Connecting the Past to the Future.
The Legacy of Carl Philipp Emanuel Bach

Niccolò Jommelli

Niccolò Jommelli

The commercial and defensive confederation of merchants and their market towns along the coast of Northern Europe — commonly known as the Hanseatic League — assured that the free city-state of Hamburg was completely under the control of commercial enterprises. Carl Philipp Emanuel Bach, who took up his tenure in Hamburg in 1768, quickly sought to take advantage of these entrepreneurial opportunities. Merely weeks after his arrival he announced “with the permission of high authority,” a concert series “at which, along with a variety of vocal pieces and other musical things, he would be heard in performances of his own music.”

Carl Philipp Emanuel Bach: Quartet No. 2 for Keyboard, Flute and Viola in D Major, Wq. 94

For his concert series, C.P.E. also scheduled a number of choral and dramatic works, including sacred compositions by Niccolò Jommelli. Jommelli was primarily known as an innovative composer of opera seria, who accorded the orchestra a greater dramatic role. His operas and sacred works — he composed a number of cantatas and oratorios — are dominated by virtuoso solo singing, and featured the most famous virtuosi of the day. For his setting of the Pentecostal hymn Veni Creator Spiritus (Come Creator Spirit), originating with his employment at the Papal Chapel in Rome, Jommelli quickly transferred the vocal acrobatics of his operas into a sacred context.
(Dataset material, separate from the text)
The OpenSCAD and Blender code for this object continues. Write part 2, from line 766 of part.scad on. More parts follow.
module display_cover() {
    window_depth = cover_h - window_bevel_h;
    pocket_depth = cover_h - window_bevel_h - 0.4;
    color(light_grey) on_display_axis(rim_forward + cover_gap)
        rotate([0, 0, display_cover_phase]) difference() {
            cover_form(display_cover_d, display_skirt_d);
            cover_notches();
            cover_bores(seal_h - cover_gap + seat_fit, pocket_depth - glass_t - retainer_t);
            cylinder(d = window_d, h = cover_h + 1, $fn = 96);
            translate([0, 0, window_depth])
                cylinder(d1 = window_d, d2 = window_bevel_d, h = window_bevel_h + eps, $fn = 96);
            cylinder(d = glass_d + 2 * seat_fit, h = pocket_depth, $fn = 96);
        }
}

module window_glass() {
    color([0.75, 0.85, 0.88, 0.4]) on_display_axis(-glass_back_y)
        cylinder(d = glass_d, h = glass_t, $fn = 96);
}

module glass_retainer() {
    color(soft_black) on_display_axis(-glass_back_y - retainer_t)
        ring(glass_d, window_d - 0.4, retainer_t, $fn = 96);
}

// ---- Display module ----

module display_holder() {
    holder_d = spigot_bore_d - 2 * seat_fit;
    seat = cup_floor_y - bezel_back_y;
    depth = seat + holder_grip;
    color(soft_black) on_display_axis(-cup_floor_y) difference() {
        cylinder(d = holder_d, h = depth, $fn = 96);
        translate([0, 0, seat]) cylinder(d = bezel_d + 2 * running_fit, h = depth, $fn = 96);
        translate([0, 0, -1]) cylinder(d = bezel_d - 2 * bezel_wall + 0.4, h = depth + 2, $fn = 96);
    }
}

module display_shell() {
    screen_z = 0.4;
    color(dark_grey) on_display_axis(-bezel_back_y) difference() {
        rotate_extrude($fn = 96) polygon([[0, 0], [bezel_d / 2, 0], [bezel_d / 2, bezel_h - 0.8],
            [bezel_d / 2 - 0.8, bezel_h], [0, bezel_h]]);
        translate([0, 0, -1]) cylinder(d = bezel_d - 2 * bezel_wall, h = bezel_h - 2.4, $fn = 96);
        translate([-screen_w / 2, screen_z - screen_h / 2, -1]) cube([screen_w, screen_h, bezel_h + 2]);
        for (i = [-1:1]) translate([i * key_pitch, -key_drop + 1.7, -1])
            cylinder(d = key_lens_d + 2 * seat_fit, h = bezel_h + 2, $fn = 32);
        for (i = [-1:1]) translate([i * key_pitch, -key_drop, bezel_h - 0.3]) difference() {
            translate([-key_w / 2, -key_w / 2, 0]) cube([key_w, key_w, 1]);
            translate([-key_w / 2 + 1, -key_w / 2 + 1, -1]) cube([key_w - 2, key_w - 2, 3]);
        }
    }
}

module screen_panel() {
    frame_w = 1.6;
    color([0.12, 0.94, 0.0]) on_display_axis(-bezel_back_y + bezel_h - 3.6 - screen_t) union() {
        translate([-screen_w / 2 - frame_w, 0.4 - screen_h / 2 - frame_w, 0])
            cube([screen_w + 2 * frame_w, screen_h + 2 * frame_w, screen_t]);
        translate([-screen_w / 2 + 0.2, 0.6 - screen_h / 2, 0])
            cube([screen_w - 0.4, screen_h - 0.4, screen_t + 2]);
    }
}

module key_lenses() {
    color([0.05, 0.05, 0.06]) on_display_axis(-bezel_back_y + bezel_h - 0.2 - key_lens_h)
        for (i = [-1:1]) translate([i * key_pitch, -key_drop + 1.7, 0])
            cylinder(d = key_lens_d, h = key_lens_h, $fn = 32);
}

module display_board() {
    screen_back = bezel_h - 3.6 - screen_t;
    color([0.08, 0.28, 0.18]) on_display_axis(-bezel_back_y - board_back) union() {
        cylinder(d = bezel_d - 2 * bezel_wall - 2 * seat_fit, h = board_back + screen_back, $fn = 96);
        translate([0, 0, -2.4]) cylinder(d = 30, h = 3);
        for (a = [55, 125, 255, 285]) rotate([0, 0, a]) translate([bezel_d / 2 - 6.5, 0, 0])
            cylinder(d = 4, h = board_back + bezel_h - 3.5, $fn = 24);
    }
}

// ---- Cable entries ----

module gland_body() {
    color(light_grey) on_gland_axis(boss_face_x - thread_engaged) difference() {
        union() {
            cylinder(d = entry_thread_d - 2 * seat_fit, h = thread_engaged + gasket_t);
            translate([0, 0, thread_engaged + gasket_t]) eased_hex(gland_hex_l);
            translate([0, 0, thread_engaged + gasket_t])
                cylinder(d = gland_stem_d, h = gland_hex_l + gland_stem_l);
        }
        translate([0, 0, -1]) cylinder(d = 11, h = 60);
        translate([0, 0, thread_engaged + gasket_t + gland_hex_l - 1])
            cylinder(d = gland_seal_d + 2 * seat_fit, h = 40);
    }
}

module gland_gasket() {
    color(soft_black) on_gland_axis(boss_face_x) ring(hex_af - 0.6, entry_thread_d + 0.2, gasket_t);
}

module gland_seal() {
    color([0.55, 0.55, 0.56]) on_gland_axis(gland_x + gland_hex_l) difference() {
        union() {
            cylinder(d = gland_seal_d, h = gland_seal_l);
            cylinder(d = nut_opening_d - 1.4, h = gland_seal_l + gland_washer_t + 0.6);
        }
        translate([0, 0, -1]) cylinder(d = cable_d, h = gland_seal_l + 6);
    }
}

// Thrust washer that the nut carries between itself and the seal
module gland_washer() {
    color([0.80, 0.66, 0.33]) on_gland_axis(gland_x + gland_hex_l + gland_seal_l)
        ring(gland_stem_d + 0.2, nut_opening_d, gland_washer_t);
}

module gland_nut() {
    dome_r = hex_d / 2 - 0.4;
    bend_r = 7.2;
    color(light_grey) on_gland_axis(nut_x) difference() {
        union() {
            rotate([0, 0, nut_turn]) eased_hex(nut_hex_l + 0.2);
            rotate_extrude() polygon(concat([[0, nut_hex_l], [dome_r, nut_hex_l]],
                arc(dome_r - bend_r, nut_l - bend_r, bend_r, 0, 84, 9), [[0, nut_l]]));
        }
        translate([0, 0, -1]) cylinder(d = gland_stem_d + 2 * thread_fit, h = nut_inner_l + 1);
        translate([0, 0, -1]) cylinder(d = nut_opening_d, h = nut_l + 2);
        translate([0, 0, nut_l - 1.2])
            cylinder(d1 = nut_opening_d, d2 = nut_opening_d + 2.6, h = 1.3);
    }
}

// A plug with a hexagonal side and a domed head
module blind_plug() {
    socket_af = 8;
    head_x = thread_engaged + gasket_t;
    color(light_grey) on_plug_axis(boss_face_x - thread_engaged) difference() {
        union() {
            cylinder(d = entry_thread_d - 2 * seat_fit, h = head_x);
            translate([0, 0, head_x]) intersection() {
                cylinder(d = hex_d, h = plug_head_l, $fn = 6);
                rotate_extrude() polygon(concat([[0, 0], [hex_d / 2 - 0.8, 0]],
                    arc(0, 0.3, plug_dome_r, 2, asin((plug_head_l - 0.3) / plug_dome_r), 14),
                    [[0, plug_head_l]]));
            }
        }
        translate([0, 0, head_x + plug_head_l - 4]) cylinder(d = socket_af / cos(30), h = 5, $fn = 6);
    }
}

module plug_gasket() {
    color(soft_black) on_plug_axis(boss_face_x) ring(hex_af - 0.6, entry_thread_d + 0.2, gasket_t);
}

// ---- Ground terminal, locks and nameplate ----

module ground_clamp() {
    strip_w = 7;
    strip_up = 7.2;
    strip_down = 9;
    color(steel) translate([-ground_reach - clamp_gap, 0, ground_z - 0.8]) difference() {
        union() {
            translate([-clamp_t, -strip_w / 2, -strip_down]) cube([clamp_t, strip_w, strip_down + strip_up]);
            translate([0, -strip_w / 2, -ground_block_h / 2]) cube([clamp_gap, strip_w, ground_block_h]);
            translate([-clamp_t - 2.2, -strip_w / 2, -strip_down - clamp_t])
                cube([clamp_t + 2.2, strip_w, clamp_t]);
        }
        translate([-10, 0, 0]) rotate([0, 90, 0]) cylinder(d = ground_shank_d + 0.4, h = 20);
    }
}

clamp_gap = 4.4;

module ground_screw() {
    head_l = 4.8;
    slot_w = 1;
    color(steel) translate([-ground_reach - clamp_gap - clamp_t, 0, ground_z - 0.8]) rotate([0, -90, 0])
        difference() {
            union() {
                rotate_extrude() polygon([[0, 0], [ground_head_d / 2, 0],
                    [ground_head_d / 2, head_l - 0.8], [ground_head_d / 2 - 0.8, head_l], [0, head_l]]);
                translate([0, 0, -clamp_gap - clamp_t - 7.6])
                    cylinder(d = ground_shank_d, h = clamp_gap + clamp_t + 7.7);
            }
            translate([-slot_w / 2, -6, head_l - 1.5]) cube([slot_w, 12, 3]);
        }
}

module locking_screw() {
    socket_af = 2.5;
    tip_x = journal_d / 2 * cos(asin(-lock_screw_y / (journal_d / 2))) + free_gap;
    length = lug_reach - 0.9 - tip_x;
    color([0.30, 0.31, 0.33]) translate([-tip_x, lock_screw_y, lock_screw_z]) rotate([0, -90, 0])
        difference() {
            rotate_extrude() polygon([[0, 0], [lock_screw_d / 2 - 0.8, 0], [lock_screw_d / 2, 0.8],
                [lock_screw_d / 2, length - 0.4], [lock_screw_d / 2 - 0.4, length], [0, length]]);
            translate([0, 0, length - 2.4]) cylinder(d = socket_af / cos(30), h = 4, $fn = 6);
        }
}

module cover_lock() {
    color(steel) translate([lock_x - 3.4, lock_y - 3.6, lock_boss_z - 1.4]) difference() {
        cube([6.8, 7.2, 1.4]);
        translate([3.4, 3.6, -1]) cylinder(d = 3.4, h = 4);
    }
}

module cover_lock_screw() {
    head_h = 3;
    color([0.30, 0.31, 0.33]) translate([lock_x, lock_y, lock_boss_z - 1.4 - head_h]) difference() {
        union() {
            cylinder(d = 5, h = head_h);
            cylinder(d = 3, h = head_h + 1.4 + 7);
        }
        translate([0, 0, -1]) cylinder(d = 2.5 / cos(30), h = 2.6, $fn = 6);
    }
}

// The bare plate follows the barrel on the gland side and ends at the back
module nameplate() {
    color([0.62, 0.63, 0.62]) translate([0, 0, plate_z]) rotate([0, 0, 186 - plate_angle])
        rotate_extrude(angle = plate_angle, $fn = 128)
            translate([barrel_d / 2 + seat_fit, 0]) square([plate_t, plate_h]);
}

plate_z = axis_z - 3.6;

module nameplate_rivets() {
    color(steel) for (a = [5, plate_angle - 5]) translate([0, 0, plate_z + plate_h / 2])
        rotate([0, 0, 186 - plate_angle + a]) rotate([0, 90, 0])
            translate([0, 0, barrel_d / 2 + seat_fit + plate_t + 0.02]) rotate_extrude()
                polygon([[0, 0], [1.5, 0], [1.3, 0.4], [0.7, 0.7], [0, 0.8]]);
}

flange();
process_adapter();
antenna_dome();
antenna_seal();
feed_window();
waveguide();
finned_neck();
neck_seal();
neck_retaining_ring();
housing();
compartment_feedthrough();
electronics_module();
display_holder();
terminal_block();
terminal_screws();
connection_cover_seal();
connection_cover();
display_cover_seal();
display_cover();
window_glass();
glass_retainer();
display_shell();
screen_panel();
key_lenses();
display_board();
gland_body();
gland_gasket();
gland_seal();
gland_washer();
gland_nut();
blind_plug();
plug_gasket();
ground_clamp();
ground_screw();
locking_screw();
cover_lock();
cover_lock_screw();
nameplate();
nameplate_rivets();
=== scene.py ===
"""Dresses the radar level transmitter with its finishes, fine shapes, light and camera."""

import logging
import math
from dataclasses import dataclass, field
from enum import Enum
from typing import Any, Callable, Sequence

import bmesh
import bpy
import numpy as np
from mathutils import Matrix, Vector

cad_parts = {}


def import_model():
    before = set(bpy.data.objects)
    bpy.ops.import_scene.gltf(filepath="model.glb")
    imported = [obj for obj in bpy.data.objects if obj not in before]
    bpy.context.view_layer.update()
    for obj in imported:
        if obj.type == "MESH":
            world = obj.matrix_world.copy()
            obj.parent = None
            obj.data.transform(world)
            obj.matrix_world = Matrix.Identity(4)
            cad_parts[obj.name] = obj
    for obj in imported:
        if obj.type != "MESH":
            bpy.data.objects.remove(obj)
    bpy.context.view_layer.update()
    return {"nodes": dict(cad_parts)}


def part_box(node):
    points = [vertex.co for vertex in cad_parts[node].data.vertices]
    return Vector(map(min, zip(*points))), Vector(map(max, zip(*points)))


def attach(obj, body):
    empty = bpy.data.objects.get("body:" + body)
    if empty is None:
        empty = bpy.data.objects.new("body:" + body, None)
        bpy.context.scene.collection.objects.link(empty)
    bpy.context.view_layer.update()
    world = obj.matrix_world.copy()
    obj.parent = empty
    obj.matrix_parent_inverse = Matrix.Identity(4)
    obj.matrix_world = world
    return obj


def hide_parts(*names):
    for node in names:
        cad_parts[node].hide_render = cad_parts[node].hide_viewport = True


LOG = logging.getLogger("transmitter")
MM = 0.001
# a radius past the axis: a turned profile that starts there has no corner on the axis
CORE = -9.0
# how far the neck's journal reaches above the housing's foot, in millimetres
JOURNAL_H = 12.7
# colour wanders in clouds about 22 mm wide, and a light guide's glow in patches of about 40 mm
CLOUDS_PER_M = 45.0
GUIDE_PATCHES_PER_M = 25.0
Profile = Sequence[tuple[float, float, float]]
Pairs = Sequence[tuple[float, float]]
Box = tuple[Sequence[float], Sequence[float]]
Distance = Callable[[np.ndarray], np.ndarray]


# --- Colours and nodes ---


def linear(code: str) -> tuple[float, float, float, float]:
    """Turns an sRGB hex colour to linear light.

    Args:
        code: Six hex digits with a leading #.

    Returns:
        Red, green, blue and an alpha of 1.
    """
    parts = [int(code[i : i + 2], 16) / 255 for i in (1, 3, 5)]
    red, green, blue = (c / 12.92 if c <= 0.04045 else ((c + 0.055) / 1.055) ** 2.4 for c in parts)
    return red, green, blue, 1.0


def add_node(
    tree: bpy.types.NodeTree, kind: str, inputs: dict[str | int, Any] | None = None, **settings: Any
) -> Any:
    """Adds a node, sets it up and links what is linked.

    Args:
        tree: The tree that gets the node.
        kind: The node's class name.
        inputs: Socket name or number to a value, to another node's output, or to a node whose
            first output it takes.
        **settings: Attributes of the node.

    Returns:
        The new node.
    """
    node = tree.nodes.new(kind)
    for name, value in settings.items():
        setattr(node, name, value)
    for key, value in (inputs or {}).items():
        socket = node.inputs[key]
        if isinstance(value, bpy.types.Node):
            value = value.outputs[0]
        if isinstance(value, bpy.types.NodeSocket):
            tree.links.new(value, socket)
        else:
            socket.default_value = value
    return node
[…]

Niccolò Jommelli: Veni Creator Spiritus

Johann Philipp Kirnberger

Johann Philipp Kirnberger

C.P.E.’s eclectic programming did not only include works adhering to the latest operatic fashion of the day, he also scheduled compositions by his former Berlin colleague Johann Philipp Kirnberger. Kirnberger had been a student of Johann Sebastian Bach and subsequently became a staunch advocate of his music. His theoretical work The Art of Strict Composition in Music — written in close collaboration with C.P.E. — features a number of first editions of Johann Sebastian music. In his own composition, exceedingly conservative for its day, he closely followed in the contrapuntal footsteps of his teacher.

Johann Philipp Kirnberger: Erbarme dich, unser Gott

For his Hamburg employment, Carl Philipp Emanuel was responsible for music at the five principal churches of the city. He was in charge of “about 200 musical performances a year, as well as sacred music in the schools, funeral music, cantatas for the inauguration of an endless procession of new pastors, congratulatory cantatas or musical celebrations for various city officials, music for visiting royalty and numerous other occasions.” During his first year of employment in Hamburg — undoubtedly in an effort to impress his new bosses — C.P.E. composed his Passion according to the gospel of Matthew. For the music, C.P.E. frequently borrows from himself, and from other composers including Telemann, Benda, Stölzel and Johann Sebastian Bach.

Carl Philipp Emanuel Bach: St. Matthew Passion, H. 798

During his Hamburg tenure, C.P.E composed a total of 21 Passion settings, none of them published during his lifetime. These priceless manuscripts were lost after World War II, and only rediscovered in 1999. C.P.E.’s reputation experienced a similar fate. Highly esteemed during his lifetime and lauded by Mozart, Haydn and Beethoven, his name fell into neglect during the 19th century, with Robert Schumann notoriously stating “as a creative musician he remained very far behind his father.” Relying on extreme unpredictability and a wide range of emotions, his music easily moves with complete freedom and variety across the entire spectrum of structural designs. His true legacy is not merely felt in the psychological realm of Romanticism, but in the improvisatory and cyclic musical experiments of the 19th century.